Records supplied =>
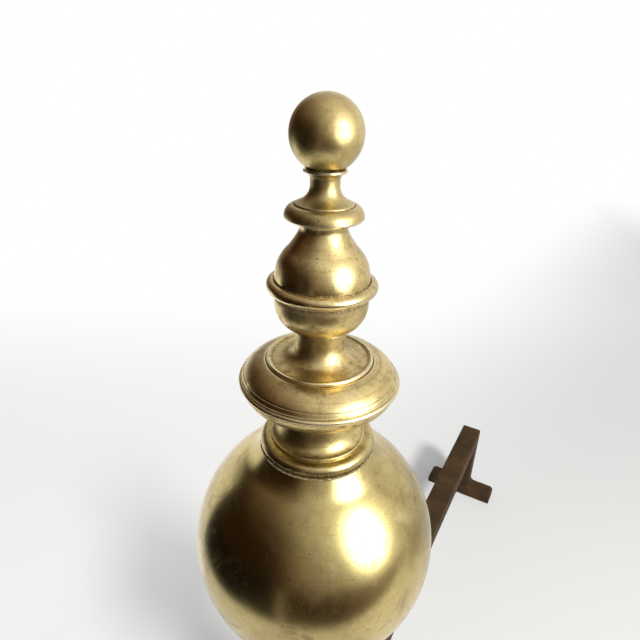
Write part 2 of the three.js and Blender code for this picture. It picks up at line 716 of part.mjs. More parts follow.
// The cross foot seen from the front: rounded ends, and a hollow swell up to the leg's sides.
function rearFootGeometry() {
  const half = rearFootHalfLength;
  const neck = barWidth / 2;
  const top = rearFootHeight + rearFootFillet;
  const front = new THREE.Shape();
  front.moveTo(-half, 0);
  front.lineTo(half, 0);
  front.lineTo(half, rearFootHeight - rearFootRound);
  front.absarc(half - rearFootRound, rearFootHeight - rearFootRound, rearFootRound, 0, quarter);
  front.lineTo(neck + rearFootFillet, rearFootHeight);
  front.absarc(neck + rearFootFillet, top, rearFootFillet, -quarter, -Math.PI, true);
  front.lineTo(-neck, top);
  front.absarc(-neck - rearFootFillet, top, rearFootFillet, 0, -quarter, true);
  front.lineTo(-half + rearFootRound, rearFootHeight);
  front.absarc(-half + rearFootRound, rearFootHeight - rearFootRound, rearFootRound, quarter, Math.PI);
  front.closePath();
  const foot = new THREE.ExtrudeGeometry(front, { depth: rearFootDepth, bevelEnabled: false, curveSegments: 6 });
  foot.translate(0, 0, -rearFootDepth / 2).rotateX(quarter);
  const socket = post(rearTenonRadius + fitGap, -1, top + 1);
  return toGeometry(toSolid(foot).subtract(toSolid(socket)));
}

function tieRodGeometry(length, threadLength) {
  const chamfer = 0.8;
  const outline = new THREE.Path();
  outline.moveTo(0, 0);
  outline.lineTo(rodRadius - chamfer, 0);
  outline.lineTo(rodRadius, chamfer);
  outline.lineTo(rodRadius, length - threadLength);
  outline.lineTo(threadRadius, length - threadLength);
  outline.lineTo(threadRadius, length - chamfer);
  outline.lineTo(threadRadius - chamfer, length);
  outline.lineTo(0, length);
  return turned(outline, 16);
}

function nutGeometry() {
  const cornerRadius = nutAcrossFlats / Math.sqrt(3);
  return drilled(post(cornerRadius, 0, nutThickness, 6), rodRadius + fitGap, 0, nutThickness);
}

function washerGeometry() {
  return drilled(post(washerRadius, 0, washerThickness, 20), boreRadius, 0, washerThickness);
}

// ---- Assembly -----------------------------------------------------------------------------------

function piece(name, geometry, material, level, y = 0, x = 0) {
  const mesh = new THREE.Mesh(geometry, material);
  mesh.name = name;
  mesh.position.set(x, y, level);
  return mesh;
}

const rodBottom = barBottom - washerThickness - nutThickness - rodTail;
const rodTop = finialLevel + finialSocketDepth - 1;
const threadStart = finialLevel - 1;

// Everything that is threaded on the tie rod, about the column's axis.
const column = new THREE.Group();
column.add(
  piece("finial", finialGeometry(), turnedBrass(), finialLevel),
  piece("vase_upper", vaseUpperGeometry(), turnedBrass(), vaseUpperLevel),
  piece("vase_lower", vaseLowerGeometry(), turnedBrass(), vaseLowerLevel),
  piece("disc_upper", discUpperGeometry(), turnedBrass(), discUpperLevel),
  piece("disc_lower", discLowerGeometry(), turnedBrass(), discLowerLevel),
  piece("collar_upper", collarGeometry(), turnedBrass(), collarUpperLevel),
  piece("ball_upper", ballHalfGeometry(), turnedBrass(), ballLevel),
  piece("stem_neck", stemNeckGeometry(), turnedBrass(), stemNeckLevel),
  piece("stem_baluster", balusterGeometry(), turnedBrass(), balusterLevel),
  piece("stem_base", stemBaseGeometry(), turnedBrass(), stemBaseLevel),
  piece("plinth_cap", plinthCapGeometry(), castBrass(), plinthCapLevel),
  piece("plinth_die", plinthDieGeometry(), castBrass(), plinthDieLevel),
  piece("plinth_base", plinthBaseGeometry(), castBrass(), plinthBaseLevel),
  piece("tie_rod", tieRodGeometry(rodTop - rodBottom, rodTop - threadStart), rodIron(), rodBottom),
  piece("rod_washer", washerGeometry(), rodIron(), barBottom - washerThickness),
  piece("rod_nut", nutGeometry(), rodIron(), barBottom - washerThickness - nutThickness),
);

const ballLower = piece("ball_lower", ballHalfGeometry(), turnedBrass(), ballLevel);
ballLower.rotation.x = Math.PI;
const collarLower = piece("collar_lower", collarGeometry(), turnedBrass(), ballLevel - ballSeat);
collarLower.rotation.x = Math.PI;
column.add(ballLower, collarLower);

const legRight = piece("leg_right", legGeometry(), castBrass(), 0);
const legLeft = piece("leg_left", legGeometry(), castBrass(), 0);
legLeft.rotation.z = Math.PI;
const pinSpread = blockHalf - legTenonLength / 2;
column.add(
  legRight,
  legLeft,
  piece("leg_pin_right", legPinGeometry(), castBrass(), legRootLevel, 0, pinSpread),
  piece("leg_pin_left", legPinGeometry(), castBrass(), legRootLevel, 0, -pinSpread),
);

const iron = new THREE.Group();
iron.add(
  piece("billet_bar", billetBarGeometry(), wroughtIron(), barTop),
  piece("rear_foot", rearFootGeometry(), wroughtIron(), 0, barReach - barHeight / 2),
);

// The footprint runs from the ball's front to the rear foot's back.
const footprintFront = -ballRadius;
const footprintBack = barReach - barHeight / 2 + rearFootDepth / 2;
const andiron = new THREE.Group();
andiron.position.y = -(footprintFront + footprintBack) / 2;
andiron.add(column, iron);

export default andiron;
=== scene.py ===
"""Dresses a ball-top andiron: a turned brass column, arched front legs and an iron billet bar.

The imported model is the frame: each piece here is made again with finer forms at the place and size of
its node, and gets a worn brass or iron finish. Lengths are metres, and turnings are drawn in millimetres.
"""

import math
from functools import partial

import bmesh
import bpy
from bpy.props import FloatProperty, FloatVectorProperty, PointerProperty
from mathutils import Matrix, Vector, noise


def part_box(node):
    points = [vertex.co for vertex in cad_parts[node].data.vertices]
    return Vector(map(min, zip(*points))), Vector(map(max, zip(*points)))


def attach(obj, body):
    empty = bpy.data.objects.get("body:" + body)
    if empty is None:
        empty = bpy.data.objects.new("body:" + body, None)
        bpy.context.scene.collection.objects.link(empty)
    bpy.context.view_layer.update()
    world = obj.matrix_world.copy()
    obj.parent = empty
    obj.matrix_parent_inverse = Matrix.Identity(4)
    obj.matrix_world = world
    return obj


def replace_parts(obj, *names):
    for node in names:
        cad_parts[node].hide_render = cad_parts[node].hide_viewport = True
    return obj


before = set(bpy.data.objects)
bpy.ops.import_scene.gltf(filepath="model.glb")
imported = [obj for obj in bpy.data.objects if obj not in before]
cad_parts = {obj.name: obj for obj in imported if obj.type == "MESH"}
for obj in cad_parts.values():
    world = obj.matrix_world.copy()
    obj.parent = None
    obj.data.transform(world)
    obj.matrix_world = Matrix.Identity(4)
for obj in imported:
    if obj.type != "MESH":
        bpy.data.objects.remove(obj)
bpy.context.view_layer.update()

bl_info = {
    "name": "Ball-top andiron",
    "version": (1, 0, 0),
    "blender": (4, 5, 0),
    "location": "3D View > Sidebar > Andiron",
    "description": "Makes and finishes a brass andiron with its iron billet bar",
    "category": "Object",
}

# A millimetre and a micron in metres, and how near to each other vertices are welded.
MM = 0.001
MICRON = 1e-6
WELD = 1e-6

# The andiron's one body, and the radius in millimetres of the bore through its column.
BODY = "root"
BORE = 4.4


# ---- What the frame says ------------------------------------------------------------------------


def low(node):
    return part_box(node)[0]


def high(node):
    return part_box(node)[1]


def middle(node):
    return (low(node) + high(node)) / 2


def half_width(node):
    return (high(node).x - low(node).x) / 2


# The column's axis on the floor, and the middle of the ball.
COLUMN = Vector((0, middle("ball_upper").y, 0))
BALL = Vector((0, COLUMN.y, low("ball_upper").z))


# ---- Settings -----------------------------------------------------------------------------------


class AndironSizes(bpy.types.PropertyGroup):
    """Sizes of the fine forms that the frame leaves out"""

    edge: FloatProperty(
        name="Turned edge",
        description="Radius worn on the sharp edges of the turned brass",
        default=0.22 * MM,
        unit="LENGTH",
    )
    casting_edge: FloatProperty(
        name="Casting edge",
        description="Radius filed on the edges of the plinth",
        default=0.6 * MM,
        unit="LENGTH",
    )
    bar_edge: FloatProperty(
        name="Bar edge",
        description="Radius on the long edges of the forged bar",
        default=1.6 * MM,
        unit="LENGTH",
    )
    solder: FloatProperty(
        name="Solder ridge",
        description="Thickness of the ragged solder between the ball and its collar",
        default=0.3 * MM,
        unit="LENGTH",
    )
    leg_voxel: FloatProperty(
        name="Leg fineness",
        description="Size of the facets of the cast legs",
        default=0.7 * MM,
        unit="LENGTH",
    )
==
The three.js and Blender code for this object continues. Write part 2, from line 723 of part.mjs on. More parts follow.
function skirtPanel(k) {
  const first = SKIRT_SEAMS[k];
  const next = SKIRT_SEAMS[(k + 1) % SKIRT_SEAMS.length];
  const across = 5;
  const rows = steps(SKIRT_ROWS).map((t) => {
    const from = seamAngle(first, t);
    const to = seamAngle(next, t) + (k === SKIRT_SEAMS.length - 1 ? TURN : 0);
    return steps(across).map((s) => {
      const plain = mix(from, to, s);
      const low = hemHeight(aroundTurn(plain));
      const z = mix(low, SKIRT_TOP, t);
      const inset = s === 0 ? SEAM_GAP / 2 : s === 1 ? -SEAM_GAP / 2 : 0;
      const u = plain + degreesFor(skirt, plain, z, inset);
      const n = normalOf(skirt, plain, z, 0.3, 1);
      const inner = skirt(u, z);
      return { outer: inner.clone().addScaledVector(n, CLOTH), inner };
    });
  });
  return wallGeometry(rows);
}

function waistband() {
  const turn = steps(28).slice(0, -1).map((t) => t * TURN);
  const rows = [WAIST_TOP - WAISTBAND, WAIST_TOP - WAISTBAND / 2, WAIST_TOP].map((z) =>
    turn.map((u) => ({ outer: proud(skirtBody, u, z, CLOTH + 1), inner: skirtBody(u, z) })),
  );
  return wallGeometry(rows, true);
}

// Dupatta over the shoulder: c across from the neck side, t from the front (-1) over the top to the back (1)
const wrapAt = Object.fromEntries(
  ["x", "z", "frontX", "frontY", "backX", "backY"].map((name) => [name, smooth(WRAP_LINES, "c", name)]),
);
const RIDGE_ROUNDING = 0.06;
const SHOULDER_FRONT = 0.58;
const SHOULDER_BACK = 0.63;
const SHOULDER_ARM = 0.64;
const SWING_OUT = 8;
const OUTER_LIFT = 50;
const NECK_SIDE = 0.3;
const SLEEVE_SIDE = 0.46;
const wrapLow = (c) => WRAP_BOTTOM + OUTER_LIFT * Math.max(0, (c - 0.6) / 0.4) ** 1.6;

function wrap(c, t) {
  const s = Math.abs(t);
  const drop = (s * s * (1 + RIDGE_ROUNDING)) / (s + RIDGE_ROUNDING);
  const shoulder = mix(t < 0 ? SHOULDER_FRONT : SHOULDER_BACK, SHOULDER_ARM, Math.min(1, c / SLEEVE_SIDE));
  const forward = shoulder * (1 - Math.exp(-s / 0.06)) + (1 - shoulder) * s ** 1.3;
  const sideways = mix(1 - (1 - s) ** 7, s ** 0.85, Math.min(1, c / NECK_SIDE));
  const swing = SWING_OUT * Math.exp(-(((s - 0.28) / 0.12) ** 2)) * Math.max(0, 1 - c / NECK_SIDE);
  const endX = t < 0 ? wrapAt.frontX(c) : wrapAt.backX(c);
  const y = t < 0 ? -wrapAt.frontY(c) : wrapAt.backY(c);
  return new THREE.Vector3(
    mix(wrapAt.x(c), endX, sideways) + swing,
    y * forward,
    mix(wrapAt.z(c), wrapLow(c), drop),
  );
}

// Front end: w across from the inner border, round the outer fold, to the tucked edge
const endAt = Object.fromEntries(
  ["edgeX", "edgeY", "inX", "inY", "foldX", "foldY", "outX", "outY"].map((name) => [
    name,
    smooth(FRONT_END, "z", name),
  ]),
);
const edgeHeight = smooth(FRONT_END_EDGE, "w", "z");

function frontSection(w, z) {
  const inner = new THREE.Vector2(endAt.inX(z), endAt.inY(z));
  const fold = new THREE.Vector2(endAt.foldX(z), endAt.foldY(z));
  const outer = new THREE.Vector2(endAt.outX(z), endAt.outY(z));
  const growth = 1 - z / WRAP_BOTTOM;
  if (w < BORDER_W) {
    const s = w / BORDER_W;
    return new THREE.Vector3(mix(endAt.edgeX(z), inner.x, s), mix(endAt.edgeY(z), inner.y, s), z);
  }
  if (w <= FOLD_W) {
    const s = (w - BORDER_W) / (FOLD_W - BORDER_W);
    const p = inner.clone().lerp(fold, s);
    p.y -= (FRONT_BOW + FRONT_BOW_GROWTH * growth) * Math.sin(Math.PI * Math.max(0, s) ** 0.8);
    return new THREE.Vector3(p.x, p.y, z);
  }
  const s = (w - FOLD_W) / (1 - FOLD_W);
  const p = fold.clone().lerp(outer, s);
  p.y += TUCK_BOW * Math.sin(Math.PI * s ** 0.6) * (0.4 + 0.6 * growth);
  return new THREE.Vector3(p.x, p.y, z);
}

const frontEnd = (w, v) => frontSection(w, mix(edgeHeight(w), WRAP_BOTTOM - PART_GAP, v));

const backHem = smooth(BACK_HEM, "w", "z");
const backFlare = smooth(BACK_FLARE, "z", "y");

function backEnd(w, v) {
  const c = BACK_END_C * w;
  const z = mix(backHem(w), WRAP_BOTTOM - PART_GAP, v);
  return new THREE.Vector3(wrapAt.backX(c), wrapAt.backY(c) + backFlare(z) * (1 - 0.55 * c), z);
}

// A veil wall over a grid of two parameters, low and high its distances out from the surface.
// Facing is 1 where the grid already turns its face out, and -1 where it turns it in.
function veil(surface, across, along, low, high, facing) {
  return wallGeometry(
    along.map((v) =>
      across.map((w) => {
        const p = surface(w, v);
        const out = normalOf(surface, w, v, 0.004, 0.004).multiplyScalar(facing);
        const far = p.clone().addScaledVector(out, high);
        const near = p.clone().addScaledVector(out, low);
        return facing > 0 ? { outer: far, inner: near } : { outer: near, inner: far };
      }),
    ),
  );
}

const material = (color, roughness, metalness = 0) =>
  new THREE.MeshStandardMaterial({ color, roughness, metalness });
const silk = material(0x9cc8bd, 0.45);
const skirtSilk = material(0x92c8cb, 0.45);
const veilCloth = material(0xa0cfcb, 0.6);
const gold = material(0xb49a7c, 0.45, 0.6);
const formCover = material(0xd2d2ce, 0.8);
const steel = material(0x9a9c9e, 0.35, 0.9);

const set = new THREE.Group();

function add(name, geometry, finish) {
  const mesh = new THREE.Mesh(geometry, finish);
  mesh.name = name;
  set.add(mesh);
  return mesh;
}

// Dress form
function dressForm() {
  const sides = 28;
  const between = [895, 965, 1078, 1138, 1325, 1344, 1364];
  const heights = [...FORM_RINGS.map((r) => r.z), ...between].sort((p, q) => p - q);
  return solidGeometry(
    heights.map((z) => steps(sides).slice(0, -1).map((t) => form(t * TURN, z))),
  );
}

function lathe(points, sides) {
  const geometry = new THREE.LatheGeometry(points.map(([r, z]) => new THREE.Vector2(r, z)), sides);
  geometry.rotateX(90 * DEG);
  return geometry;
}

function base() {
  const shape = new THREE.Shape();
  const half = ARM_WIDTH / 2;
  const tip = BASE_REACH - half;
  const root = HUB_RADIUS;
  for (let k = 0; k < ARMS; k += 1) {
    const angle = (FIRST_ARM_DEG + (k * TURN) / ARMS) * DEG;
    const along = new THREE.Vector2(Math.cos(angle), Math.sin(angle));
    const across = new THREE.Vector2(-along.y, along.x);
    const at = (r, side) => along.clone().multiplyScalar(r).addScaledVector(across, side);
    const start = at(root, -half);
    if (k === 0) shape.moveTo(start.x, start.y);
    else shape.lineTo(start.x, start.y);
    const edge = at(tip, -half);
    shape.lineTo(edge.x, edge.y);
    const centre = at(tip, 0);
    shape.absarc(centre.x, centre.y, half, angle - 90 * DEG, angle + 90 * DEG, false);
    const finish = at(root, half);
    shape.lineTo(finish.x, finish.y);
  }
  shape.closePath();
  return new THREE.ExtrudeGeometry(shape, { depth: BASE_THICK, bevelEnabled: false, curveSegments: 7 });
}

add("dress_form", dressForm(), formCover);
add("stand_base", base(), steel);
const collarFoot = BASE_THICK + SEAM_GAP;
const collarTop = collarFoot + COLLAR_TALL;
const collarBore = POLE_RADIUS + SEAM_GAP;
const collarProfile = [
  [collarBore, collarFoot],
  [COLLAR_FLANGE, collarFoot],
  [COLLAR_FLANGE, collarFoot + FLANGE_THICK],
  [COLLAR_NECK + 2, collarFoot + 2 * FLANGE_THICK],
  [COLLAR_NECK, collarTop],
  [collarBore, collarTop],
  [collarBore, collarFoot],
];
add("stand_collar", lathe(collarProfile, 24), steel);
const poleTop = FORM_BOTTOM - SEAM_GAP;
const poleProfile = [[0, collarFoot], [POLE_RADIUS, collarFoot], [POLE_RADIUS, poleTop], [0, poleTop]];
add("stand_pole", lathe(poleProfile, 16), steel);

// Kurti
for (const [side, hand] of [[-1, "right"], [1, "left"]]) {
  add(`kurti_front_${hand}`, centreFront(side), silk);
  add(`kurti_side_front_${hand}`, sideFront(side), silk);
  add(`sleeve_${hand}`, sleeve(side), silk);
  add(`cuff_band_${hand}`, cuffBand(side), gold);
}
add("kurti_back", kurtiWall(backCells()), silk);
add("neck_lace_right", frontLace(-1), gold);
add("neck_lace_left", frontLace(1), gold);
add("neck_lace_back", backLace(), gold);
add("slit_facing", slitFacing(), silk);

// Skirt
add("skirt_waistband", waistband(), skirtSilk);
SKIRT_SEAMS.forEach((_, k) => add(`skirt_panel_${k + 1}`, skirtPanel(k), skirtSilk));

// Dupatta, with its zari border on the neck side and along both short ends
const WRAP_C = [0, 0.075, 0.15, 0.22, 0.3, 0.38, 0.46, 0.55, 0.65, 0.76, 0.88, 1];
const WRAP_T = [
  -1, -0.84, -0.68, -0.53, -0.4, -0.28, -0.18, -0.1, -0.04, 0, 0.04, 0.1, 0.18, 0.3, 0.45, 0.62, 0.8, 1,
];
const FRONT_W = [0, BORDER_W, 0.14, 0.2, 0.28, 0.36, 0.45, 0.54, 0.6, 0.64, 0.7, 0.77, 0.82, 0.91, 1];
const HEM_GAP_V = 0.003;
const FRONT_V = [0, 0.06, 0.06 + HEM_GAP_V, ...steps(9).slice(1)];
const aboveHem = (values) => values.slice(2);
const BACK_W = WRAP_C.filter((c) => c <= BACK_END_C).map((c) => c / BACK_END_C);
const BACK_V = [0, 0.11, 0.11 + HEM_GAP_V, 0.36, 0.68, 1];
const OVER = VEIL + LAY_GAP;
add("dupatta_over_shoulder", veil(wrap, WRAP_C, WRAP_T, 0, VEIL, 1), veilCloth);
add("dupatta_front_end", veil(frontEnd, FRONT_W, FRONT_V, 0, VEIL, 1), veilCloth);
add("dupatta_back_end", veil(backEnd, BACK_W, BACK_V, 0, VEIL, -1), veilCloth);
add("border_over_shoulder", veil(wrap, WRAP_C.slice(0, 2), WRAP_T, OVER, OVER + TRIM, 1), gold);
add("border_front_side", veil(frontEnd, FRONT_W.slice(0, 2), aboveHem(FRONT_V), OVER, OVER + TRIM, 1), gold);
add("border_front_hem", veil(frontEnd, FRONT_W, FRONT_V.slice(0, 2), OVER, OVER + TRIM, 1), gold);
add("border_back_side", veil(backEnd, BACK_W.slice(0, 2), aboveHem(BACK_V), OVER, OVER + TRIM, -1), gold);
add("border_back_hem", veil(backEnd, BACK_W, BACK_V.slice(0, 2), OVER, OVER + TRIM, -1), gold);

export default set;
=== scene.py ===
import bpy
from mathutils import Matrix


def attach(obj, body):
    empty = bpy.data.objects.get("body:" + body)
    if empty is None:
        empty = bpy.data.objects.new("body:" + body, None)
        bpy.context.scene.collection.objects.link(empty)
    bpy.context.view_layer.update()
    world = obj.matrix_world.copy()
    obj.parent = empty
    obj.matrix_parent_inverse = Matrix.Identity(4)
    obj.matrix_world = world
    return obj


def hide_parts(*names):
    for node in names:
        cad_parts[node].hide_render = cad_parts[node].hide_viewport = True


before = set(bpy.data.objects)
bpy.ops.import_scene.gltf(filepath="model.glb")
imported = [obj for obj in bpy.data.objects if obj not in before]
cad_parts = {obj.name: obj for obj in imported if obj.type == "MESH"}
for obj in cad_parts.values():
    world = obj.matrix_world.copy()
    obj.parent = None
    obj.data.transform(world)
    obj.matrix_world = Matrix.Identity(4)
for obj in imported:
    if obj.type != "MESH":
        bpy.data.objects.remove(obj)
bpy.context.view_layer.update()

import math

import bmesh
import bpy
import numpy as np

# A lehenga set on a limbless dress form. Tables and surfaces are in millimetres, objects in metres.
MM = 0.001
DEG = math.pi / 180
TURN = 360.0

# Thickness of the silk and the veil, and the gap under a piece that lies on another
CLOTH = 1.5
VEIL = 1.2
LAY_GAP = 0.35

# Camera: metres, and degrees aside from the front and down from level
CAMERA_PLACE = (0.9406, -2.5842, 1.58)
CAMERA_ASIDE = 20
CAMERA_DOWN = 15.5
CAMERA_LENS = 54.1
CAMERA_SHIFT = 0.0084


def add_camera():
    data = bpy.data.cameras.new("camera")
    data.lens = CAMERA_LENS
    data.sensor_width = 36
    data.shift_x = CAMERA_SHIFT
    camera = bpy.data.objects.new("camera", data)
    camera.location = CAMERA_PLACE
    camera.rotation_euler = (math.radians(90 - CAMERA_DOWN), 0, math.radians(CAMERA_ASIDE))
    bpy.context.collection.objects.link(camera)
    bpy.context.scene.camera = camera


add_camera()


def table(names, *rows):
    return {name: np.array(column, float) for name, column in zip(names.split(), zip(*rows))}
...
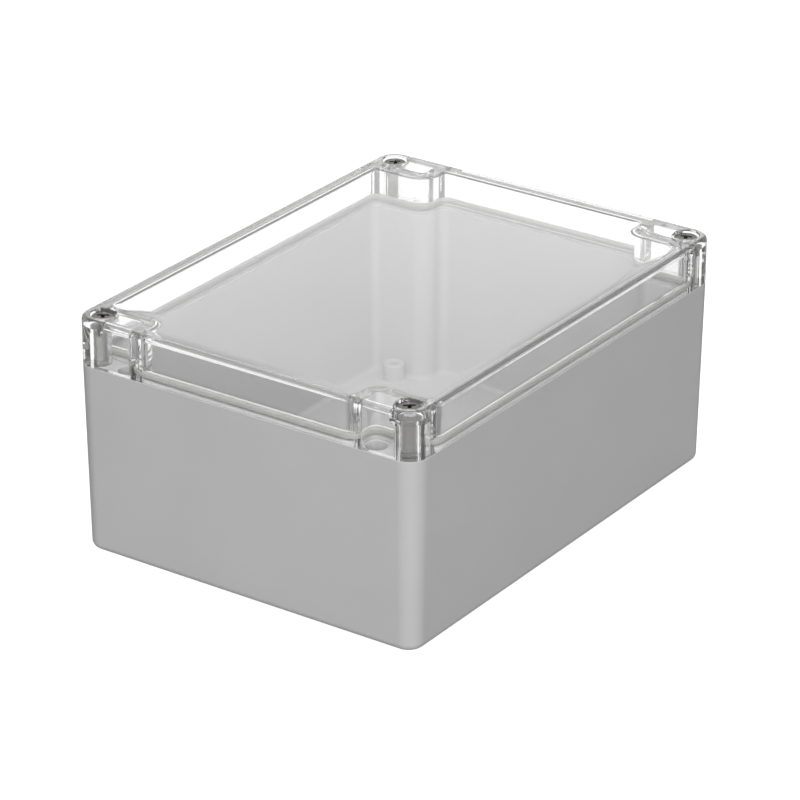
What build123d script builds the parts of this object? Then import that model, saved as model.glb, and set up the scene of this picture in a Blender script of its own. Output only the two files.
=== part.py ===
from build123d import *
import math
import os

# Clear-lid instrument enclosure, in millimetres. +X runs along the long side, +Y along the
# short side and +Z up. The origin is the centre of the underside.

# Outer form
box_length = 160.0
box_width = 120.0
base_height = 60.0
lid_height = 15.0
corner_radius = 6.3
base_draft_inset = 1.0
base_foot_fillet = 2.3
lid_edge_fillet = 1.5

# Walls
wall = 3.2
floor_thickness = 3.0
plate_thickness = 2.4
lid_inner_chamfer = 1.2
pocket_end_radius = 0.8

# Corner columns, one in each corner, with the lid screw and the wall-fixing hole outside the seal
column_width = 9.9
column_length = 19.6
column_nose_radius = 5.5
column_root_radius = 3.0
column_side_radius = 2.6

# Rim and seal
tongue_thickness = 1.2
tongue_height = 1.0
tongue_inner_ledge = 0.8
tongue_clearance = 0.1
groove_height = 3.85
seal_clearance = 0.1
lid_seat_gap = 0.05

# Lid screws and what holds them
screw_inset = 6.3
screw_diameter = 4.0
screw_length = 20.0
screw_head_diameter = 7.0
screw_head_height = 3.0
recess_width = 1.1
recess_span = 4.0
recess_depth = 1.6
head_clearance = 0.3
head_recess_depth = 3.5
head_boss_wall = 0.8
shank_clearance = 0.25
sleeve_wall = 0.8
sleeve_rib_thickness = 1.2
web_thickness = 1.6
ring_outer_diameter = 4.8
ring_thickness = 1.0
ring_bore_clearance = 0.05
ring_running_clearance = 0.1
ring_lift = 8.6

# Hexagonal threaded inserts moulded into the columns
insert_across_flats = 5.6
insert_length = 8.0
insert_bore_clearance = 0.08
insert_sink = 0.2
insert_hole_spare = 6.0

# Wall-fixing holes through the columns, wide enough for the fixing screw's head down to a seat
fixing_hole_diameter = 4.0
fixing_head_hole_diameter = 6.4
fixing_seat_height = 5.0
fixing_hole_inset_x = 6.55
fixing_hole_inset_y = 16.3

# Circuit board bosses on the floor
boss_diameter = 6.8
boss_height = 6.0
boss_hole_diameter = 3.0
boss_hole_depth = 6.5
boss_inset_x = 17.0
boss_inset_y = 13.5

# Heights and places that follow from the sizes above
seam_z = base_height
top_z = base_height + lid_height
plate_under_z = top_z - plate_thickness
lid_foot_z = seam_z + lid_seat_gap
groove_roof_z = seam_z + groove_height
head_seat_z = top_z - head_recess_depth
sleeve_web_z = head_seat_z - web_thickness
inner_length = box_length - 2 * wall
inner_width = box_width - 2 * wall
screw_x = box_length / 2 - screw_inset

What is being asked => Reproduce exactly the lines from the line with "What build123d script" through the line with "column_side_radius = 2.6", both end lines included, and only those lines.

Solution to this problem =>
What build123d script builds the parts of this object? Then import that model, saved as model.glb, and set up the scene of this picture in a Blender script of its own. Output only the two files.
=== part.py ===
from build123d import *
import math
import os

# Clear-lid instrument enclosure, in millimetres. +X runs along the long side, +Y along the
# short side and +Z up. The origin is the centre of the underside.

# Outer form
box_length = 160.0
box_width = 120.0
base_height = 60.0
lid_height = 15.0
corner_radius = 6.3
base_draft_inset = 1.0
base_foot_fillet = 2.3
lid_edge_fillet = 1.5

# Walls
wall = 3.2
floor_thickness = 3.0
plate_thickness = 2.4
lid_inner_chamfer = 1.2
pocket_end_radius = 0.8

# Corner columns, one in each corner, with the lid screw and the wall-fixing hole outside the seal
column_width = 9.9
column_length = 19.6
column_nose_radius = 5.5
column_root_radius = 3.0
column_side_radius = 2.6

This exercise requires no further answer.